To do it, Ponterio bumped back a rear wall by three feet and added two custom windows that match exactly the proportions of Adler’s original French casement designs. And he installed a five-foot-square island, topped with three-inch-thick butcher block, that’s as useful as it is dramatic.
“It’s a huge island for a kitchen this size, but we use it every day,” Ponterio says. “We chop on it, we prep on it, our daughter does her homework there, and at parties it’s where we set out the antipasti”—typically roasted beets, grilled vegetables, goat cheeses, and olives, served with Champagne or prosecco. “Becky’s usually in the kitchen putting the finishing touch on a salad, and I’m at my grill in the gravel courtyard,” Ponterio says. “People wander in and out. It’s all very relaxed.” Guests often congregate in the curtained pergola that Ponterio built a few years ago. When it’s time to grab a plate, everyone streams into the pour room.
The Ponterios’ daughter brings drinks to the family dining area, paved with crushed stone, just outside the kitchen. Antique wine jugs, in their original crates, are gradually filling up with corks.

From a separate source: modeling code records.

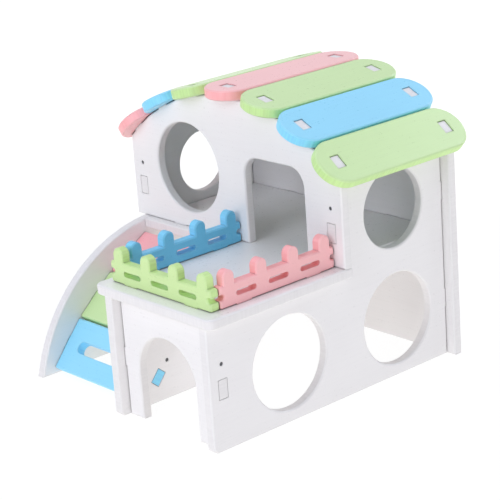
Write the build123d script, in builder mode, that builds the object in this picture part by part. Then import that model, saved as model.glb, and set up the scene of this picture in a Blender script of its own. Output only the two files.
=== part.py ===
from build123d import *

from math import cos, radians, sin, sqrt
import os

# Two-storey wooden hamster house: white boards joined by through tenons and pins, a curved ramp of
# three planks, a fenced terrace and an arched roof of seven loose planks.
# Millimetres. +X is to the right seen from the front, +Y runs to the back, +Z is up.
# The ground is z = 0 and the origin is the middle of the footprint.

# ---- Boards and walls ----------------------------------------------------------------------------
board = 5.5             # thickness of every board, plank and fence
arris = 0.7             # sanded corner of every board edge
house_width = 154.0     # across the outer faces of the two side walls
house_depth = 173.0     # front ends of the lower walls to the rear face of the back wall
edge_lip = 5.5          # gable, back wall and terrace stand out past the side walls
storey_height = 65.5    # ground to the underside of the middle floor
gable_setback = 88.8    # front ends of the lower walls to the front face of the gable
gable_low_reach = 17.8  # middle floor to the middle of the gable tenons
inner_wall_x = -1.0     # left face of the inner wall beside the ramp
foot_radius = 3.0       # rounded front foot of the lower walls
joint_gap = 0.2         # clearance each side of a glued tenon and along a butted edge

# ---- Tenons and pins -----------------------------------------------------------------------------
tenon_height = 10.0     # through tenons of the walls and of the middle floor
low_tenon_z = 32.1      # middle of the lower wall tenons above the ground
high_tenon_z = 92.0     # middle of the upper tenons in the back wall
floor_tenon_x = 40.0    # middles of the floor tenons each side of the centre line
stub_depth = 3.0        # blind tenon of the lower front wall in the floor
pin_dia = 2.0
pin_length = 14.0
pin_sunk = 0.3          # pin head below the face
pin_gap = 0.05          # clearance round a pin
pin_offset = 13.0       # pin beside its tenon, middle to middle
foot_shift = 10.0       # left foot tenon of the gable, beside the middle of the round hole
foot_margin = 8.0       # right foot tenon of the gable, inside the side wall

# ---- Openings in the walls -----------------------------------------------------------------------
big_hole_dia = 50.0
small_hole_dia = 42.5
low_hole_z = 31.4
front_hole_y = 53.0     # lower front hole, behind the front ends of the walls
high_hole_z = 91.8
gable_hole_x = -35.3
gable_hole_z = 105.0
low_door_width = 43.8   # half-round arch
low_door_x = 37.4
low_door_spring = 27.0
high_door_width = 44.4
high_door_x = 33.3
high_door_height = 47.8
high_door_corner = 10.0

# ---- Middle floor and terrace --------------------------------------------------------------------
terrace_lip = 1.5       # terrace in front of the lower walls
ledge = 4.3             # floor in front of the gable above the ramp
terrace_corner = 4.0

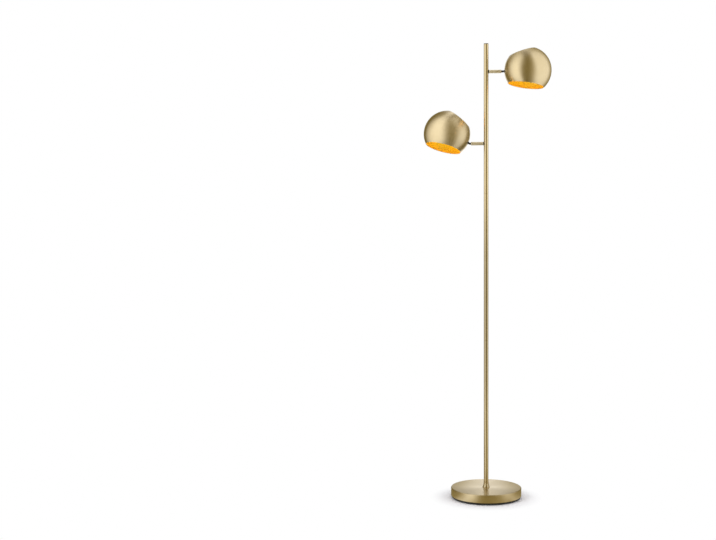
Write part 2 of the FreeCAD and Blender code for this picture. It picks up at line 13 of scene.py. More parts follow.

“I love to open a wine I’m excited about, like a ’99 Brunello, and share it with my friends,” says Ponterio. “But I know some people don’t like red—although I don’t know why!—so I’ll offer white wine, too.” In his youth, Ponterio spent summers visiting relatives in southern Italy who make their own wine; he admits he fell completely in love with his cousins’ wine and with their food-friends-family lifestyle.
“After dinner, we’ll all end up around our outdoor fireplace with a glass of port or Scotch, and invariably someone will have brought some cigars.” Talk about an enchanted evening.